[dropcap]L[/dropcap]a democracia» (el poder del pueblo») fue inventada por los atenienses como un sistema de gobierno en el cual las decisiones eran tomadas por la asamblea de ciudadanos (excluidas mujeres, esclavos y extranjeros), a diferencia de lo que sucedía en otras ciudades o imperios regidos por un rey o emperador. En Atenas el ejercicio de la democracia directa, donde los ciudadanos tomaban las decisiones directamente, sin intervención de representantes, derivó a la democracia representativa en la cual los atenienses elegían representantes que eran quienes tomaban las decisiones. Con diversas modificaciones a lo largo de la historia que, generalmente, han consistido en alejar la toma de decisiones del pueblo, la democracia representativa es el modelo imperante en la mayoría de los países occidentales considerados libres o democráticos.
Platón fue crítico con la deriva de la democracia en Grecia y postulaba como alternativa el gobierno de los hombres justos (sabios y justos). Esta crítica de Platón a la democracia se basó en la observación de la práctica política que tenía lugar en Atenas, que desvirtuaba el verdadero sentido democrático, situación a la que se llegó porque la opinión pública era una pésima reclutadora de gobernantes y favorecía los malos liderazgos, y como consecuencia la democracia fallida era sustituida por alguna forma de tiranía. Parece obvio que Platón tenía en poca consideración a la clase política ateniense, pero que tampoco tenía en mejor concepto al pueblo griego que elegía para representarle a políticos carentes de sentido de servicio a los ciudadanos que los habían elegido.
Observo gran paralelismo entre la crítica de Platón a la democracia ateniense y la situación actual de occidente donde el ejercicio democrático también se ha prostituido, donde “un hombre un voto” no es más que una frase hueca, un simple formulismo; el ejercicio de ese voto individual al que se reduce nuestra participación política, está determinado por la (des)información del votante, fomentada desde los medios de comunicación y, por ello, los votos no producen liderazgos capaces de ejercer el poder en beneficio de los ciudadanos para solucionar sus problemas, lo que a medio plazo produce abstención en las elecciones y desmovilización política.
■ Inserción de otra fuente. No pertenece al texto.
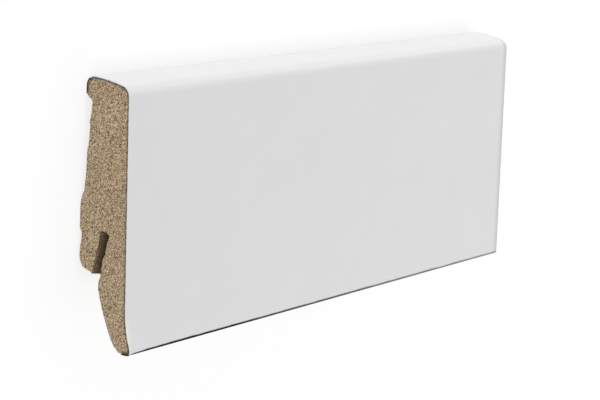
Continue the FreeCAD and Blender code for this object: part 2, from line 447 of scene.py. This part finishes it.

De ahí a la sustitución por la tiranía no hay mucho trecho.
Existe por tanto una doble alienación, del ciudadano que vota (o se abstiene) y de los representantes elegidos, que, al ocupar el poder político otorgado por los votos, se someten a los dictámenes de los verdaderos poderes, mercados y especuladores financieros, que, sin presentarse a las elecciones, imponen sus intereses sobre los de la ciudadanía.
En España hemos vivido ya grandes decepciones al respecto por parte de partidos y líderes políticos y, también, la utilización de gobiernos supuestamente populares para imponer medidas que atentan contra el bien común y favorecen solo a unos pocos. No es de extrañar que en la mayoría de las encuestas se refleje la poca confianza de los ciudadanos en el gobierno en particular y en los partidos y políticos en general. Por ello, como ciudadanos nos sentimos frustrados al votar o tentados a no votar. Aunque la democracia sea un sistema fallido es, en palabras de Churchil, el menos malo de los sistemas, o al menos el menos malo de los sistemas posibles aquí y ahora. A pesar de las continuas decepciones acudiremos a votar con una pinza en la nariz porque la esperanza es lo último que se pierde y solo una ilusión, cada vez más tenue, ayuda a mantener el optimismo para no bajarse del mundo.